Why Are Studios Ashamed of Movie Musicals?

Greg Ehrhardt, OnStage Blog Editorial Staff

This was originally published in the OnStage Blog newsletter on December 1st, 2023. If you would like to be the first to receive these exclusive commentaries and all newly published stories in your inbox, subscribe here.

I read with amusement this commentary about how studios are hiding the fact certain movies are musicals. I’m amused not because I don’t believe the story (it most certainly is hiding the musical aspects of certain movies) but because, if anything, Hollywood should be doing the opposite.

Movie musicals might be the best way out of the current doldrums Hollywood is facing.

Walt Disney famously believed movies didn’t need marketing to be successful, only good word of mouth. I don’t believe this to be true. Still, in 2023 (and soon to be 2024), word of mouth is crucial to getting people to stop surfing the Netflix catalog and drive to the movie theaters, especially if professional critics say anything collectively that’s not effusive in praise.

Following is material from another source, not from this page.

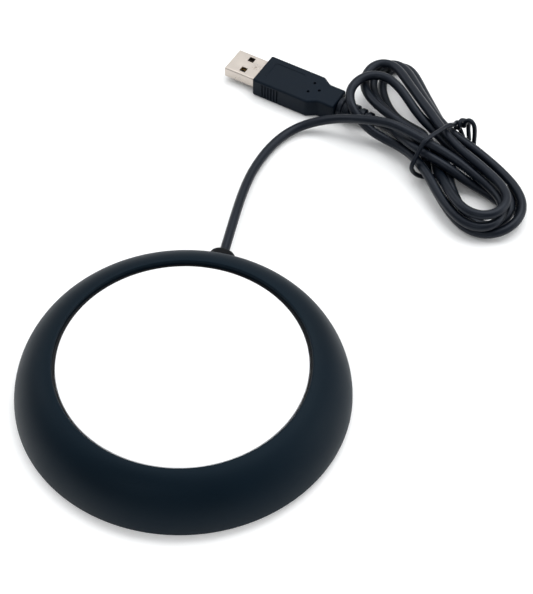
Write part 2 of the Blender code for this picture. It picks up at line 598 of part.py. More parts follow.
def wire_tie(look, course):
    """One coated wire: a loop round the waist, a short twist behind it, and two drooping tails."""
    u, v = hank_coordinates(course)
    middle_u, spare = 1.5, 3.5       # the loop leans along u, so strands this near may meet it
    near = np.abs(u - middle_u) < TIE_SLIDE + TIE_R + spare
    strands = np.stack([v[near], course[near][:, 2]], 1)
    reach = CORD_R + TIE_R + 0.35
    over = []
    for degrees in range(195, 59, -15):
        d = np.array([math.cos(math.radians(degrees)), math.sin(math.radians(degrees))])
        across, up = strands[np.argmax(strands @ d)] + reach * d
        over.append((0.6 - 0.16 * min(across, 0), across, up))
    left, right, low = over[0][1], strands[:, 0].max() + reach, TIE_R + 0.15
    under = [(3.4, left + 1.2, 4.2), (4.2, left + 2.9, 2.1), (5.4, left + 4.8, low + 0.15),
             (7.9, -8.8, low), (10.2, -6.2, low), (9.6, -2.8, low),
             (7.9, 0.6, low), (6, 5, low), (4.2, right - 1.4, low + 0.5), (2.4, right, 3.4),
             (0.6, right + 0.3, 5.6), (-0.7, right, 7.7), (-0.8, 7.7, 9.3)]
    above, below = twisted_pair(Vector((0, 7.3, 11.1)), Vector((0.479, 0.735, 0.479)).normalized())
    tail_a = [(1, 11.2, 12.1), (1.3, 12, 11.2), (1.4, 12.2, 10), (1.6, 12.1, 8.4), (2, 12, 6.6),
              (2.5, 11.9, 4.8), (3, 11.8, 3.2)]
    tail_b = [(2.6, 9.1, 13.7), (3.1, 9.4, 14.9), (4.1, 9.8, 15.6), (5.2, 10.1, 15.2),
              (5.9, 10.4, 14), (6.3, 10.6, 12), (6.7, 10.5, 9), (7.1, 10.2, 6), (7.6, 9.9, 3)]
    way = (tail_a[::-1] + [tuple(p) for p in reversed(below)] + under[::-1] + over
           + [tuple(p) for p in above] + tail_b)
    return tube("wire_tie", [hank_point(*point) for point in rounded(way, 0.8)], TIE_R, look,
                sides_resolution=1)


# ---------------------------------------------------------------- plug

def plug_frame():
    """An empty at the boot's small end; local +X points at the plug's tip."""
    frame = bpy.data.objects.new("plug_frame", None)
    frame.location = Vector(plug_hinge()) * MM
    frame.rotation_euler.z = math.radians(PLUG_YAW)
    bpy.data.collections["usb_cup_warmer"].objects.link(frame)
    return frame


def plug_overmould(look, frame):
    front = PLUG_LENGTH
    half, neck = PLUG_WIDTH / 2, NECK_WIDTH / 2
    outline = [(front, half), (front - BODY_LENGTH, half), (front - SHOULDER_END, neck),
               (front - NECK_END, neck)]
    outline += [(x, -y) for x, y in reversed(outline)]
    bm = bmesh.new()
    face = bm.faces.new([bm.verts.new((x * MM, y * MM, -PLUG_HEIGHT / 2 * MM))
                         for x, y in outline])
    grown = bmesh.ops.extrude_face_region(bm, geom=[face])
    tops = [item for item in grown["geom"] if isinstance(item, bmesh.types.BMVert)]
    bmesh.ops.translate(bm, vec=(0, 0, PLUG_HEIGHT * MM), verts=tops)
    bmesh.ops.recalc_face_normals(bm, faces=bm.faces)
    bmesh.ops.bevel(bm, geom=bm.edges[:], offset=0.5 * MM, segments=2, affect="EDGES", profile=0.5)
    body = place("plug_overmould", mesh_from(bm, "plug_overmould"), look, parent=frame)
    pocket_depth = SHELL_IN + 7.5
    cuts = [(box_mesh("pocket", (pocket_depth + 2, SHELL_W + 2 * GAP, SHELL_H + 2 * GAP)),
             (front + 1 - pocket_depth / 2, 0, 0), 0),
            (rotate_mesh(rod_mesh("channel", CORD_R + GAP, 30, 16), 90, "Y"),
             (front - 26, 0, 0), 0)]
    for groove in range(6):
        x = front - 4.5 - 1.3 * groove
        for side in (-1, 1):
            cuts.append((box_mesh("grip", (0.55, 1.0, PLUG_HEIGHT * 0.72)), (x, side * half, 0), 0))
    for back, y in ((21.8, -2.6), (21.8, 2.6), (25.3, 0)):
        cuts.append((rod_mesh("dot", 0.55, 1.2, 10), (front - back, y, PLUG_HEIGHT / 2), 0))
    return combine(body, cuts, "DIFFERENCE")


def plug_boot(look, frame):
    """Ringed strain relief behind the neck, tapering to the cord."""
    back = PLUG_LENGTH - NECK_END - GAP
    rings, front_r, end_r, groove_depth = 5, 4.1, 2.7, 0.8
    pitch = (back - 1.0) / rings
    profile = []
    for ring in range(rings):
        high = back - ring * pitch
        radius = front_r + (end_r - front_r) * ring / (rings - 1)
        profile += [(radius, high), (radius, high - pitch * 0.6),
                    (radius - groove_depth, high - pitch * 0.7),
                    (radius - groove_depth, high - pitch + 0.02)]
    profile += [(end_r - 0.4, 0.7), (CORD_R + GAP, 0.7), (CORD_R + GAP, back)]
    mesh = rotate_mesh(turned_mesh("plug_boot", profile, 20, closed=True), 90, "Y")
    return smooth(place("plug_boot", mesh, look, parent=frame))


def plug_shell(look, frame):
    length = SHELL_OUT + SHELL_IN
    centre = PLUG_LENGTH + SHELL_OUT - length / 2
    shell = place("plug_shell", box_mesh("plug_shell", (length, SHELL_W, SHELL_H)), look,
                  (centre, 0, 0), frame)
    inner = (length + 2, SHELL_W - 2 * SHELL_WALL, SHELL_H - 2 * SHELL_WALL)
    cuts = [(box_mesh("mouth", inner), (centre, 0, 0), 0)]
    for y in (-WINDOW_SIDE, WINDOW_SIDE):
        cuts.append((box_mesh("window", (WINDOW_SIZE, WINDOW_SIZE, SHELL_H + 2)),
                     (PLUG_LENGTH + WINDOW_FORWARD, y, 0), 0))
    return combine(shell, cuts, "DIFFERENCE")


def build_plug(looks):
    frame = plug_frame()
    plug_shell(looks["nickel"], frame)
    tongue_length, tongue_height = SHELL_OUT + SHELL_IN - 1.5, 1.6
    tongue_x = PLUG_LENGTH + SHELL_OUT - 0.9 - tongue_length / 2
    tongue_z = -SHELL_H / 2 + SHELL_WALL + 0.1 + tongue_height / 2
    tongue_w = SHELL_W - 2 * SHELL_WALL - 0.4
    place("plug_tongue", box_mesh("plug_tongue", (tongue_length, tongue_w, tongue_height), 0.15),
          looks["tongue_black"], (tongue_x, 0, tongue_z), frame)
    tip = tongue_x + tongue_length / 2 - 1.2
    root = PLUG_LENGTH - SHELL_IN - 3.2
    for number, (y, shorter) in enumerate(((-3.5, 0), (-1, 1), (1, 1), (3.5, 0)), 1):
        length = tip - shorter - root
        strip = box_mesh(f"plug_contact_{number}", (length, 1.0, 0.25), 0.05)
        place(f"plug_contact_{number}", strip, looks["gold"],
              (root + length / 2, y, tongue_z + tongue_height / 2 + 0.125 + 0.08), frame)
    plug_overmould(looks["hard_black"], frame)
    plug_boot(looks["black_pvc"], frame)
    inner_end = PLUG_LENGTH - SHELL_IN - 11.0
    tube("plug_cord_tail", [(1.0, 0, 0), (10, 0, 0), (inner_end, 0, 0)], CORD_R,
         looks["black_pvc"], frame, sides_resolution=4)
    for name, side in (("plug_red_wire", -1), ("plug_black_wire", 1)):
        course = [(inner_end + 0.3, side * 0.7, 0.2), (inner_end + 3.9, side * 0.9, 0.5),
                  (inner_end + 6.2, side * 2.6, 1.0), (root + 0.6, side * 3.5, 1.0),
                  (root + 2.4, side * 3.5, 1.0)]
        tube(name, course, 0.5, looks["wire_red" if side < 0 else "wire_black"], frame)


def main():
    empty_scene()
    looks = {
        "soft_black": material("soft_black", (0.012, 0.014, 0.018), 0.55),
        "hard_black": material("hard_black", (0.014, 0.018, 0.024), 0.5),
        "white_enamel": material("white_enamel", (0.86, 0.87, 0.88), 0.35),
        "black_silicone": material("black_silicone", (0.012, 0.012, 0.013), 0.75),
        "amber_film": material("amber_film", (0.55, 0.24, 0.03), 0.3),
        "foil": material("foil", (0.75, 0.45, 0.28), 0.35, 1.0),
        "mica": material("mica", (0.62, 0.6, 0.52), 0.4),
        "ceramic_felt": material("ceramic_felt", (0.83, 0.82, 0.78), 0.95),
        "zinc_steel": material("zinc_steel", (0.6, 0.6, 0.58), 0.35, 1.0),
        "black_pvc": material("black_pvc", (0.011, 0.014, 0.019), 0.45),
        "board": material("board", (0.03, 0.22, 0.09), 0.5),
        "fuse_yellow": material("fuse_yellow", (0.75, 0.45, 0.03), 0.5),
        "wire_red": material("wire_red", (0.5, 0.015, 0.012), 0.45),
        "wire_black": material("wire_black", (0.012, 0.012, 0.013), 0.45),
        "lead_clear": material("lead_clear", (0.75, 0.72, 0.66), 0.5),
        "nickel": material("nickel", (0.62, 0.58, 0.54), 0.28, 1.0),
        "tongue_black": material("tongue_black", (0.03, 0.03, 0.032), 0.5),
        "gold": material("gold", (0.83, 0.6, 0.25), 0.25, 1.0),
    }
    build_base(looks)
    course = cord_course()
    power_cord(looks["black_pvc"], course)
    wire_tie(looks["black_pvc"], course)
    build_plug(looks)


main()
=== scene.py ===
"""The looks of a USB cup warmer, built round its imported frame.

The frame is in metres, +Z up. Lengths written here are in millimetres: shapes are drawn in
millimetres and scaled when their mesh is made. Fine pieces stand for the frame's plain solids,
and take their sizes and places from them.
"""
import json
import math

import bmesh
import bpy
import numpy as np
from mathutils import Matrix, Vector


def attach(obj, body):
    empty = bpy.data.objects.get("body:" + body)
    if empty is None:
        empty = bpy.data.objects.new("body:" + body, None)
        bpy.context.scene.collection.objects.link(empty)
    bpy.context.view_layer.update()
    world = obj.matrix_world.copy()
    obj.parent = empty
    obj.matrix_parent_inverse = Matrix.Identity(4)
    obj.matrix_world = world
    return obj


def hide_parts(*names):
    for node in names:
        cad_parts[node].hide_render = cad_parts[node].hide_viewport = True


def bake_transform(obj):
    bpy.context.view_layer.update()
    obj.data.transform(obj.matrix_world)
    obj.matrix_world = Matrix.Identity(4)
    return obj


MM = 0.001
GAP = 0.3                        # clearance between pieces that touch

# Turned pieces
FINE, MEDIUM, COARSE = 224, 72, 32   # steps round a large, a middling and a small turned piece
DOME_POWER = 1.86                # superellipse exponent of the ring's section
WALL, LIP_THICK, RIB_DROP = 2.1, 2.0, 5.0   # the ring's shell, its lip and the rib below the lip
BOSS_R, PILOT_R, BASE_BOSS_LOW = 2.6, 1.2, 3.0
SKIRT_IN, SKIRT_Z = 1.05, 2.4    # where the ring's wall turns in below its widest point
SEAT_R, SEAT_START = 5.3, 56.0   # the grommet's seat in the ring's wall
HOLE_R, HOLE_START = 3.6, 50.0   # the hole behind that seat
PILOT_DEPTH = 11.0               # deepest pilot hole in a screw boss

CORD_R, TIE_R = 1.75, 0.85
CORD_BORE = CORD_R + GAP         # a hole that the cord goes through

# Plug, measured back from the overmould's front face
BODY_LENGTH, SHOULDER_END = 23.7, 27.2
NECK_HALF = 5.3
POCKET_SPARE = 7.5               # room behind the metal shell for the cord's wires
GRIP_RIBS, GRIP_START, GRIP_PITCH = 6, 4.5, 1.3
DIMPLES = ((21.8, -2.6), (21.8, 2.6), (25.3, 0))     # back from the front, and sideways
SHELL_WALL, SHELL_CORNER = 0.35, 0.85
WINDOW, WINDOW_FORWARD, WINDOW_SIDE = 2.5, 6.5, 3.1
CRIMP_FORWARD = 3.0
BOOT_RINGS = 5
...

There’s not much in 2023 that will get audiences buzzing about a movie. We have fewer bankable movie stars than ever. The popular franchises, like Marvel, Star Wars, Harry Potter, etc., have concluded their storylines. Mission: Impossible and Fast and the Furious has exhausted the bag of practical stunts that can blow people away at the theatres.

Even horror movies have been in a rut lately, having seemingly exhausted most of our interesting horror premises.

But you know what is a great way to create positive word of mouth for a movie?

Have a song that people can’t stop playing on their phones (see, “We Don’t Talk About Bruno”)

Musicals would appear to be for a niche audience, but in reality, they serve most of the four quadrants Hollywood shoot for. Kids, adults, and seniors love them. They are perfect date night movies. Ok, a group of 6 guys who always go see Marvel movies may not choose a movie musical, but guess what, they most definitely will see it by themselves or with family or a date.

And here’s the thing: we have nowhere near exhausted the possibilities of movie musical genres. We have most definitely exhausted the musical biopic (they aren’t really musicals, of course) and have pretty close to exhausted movies based on Broadway musicals.

But hip-hop musicals? Country musicals? Even jukebox pop musicals (ala Greatest Showman)? We have nowhere near scratched the surface of the potential there. It still blows my mind how there weren’t a hundred knockoffs of 8 Mile after its success.

Returning to this newsletter's initial premise: we’re not exactly brimming with box office failures for movie musicals. Sure, we had Dear Evan Hansen and In The Heights, two movies with super-niche audiences. But we also had Encanto, Star Is Born, Greatest Showman, La La Land, to name a few smash box office hits in the last seven years.

The irony is that history doesn’t repeat itself, but it does rhyme a lot. In the 1930s, ’40s, and ’50s, movie musicals were the most bankable genre we had. We had more Westerns than we currently have superhero movies. Superhero movies will likely go the way of the Western. But will movie musicals make a comeback?

Could they, ironically, save the movies again?

Time will tell, but first, studios should let musicals be musicals, especially in their trailers.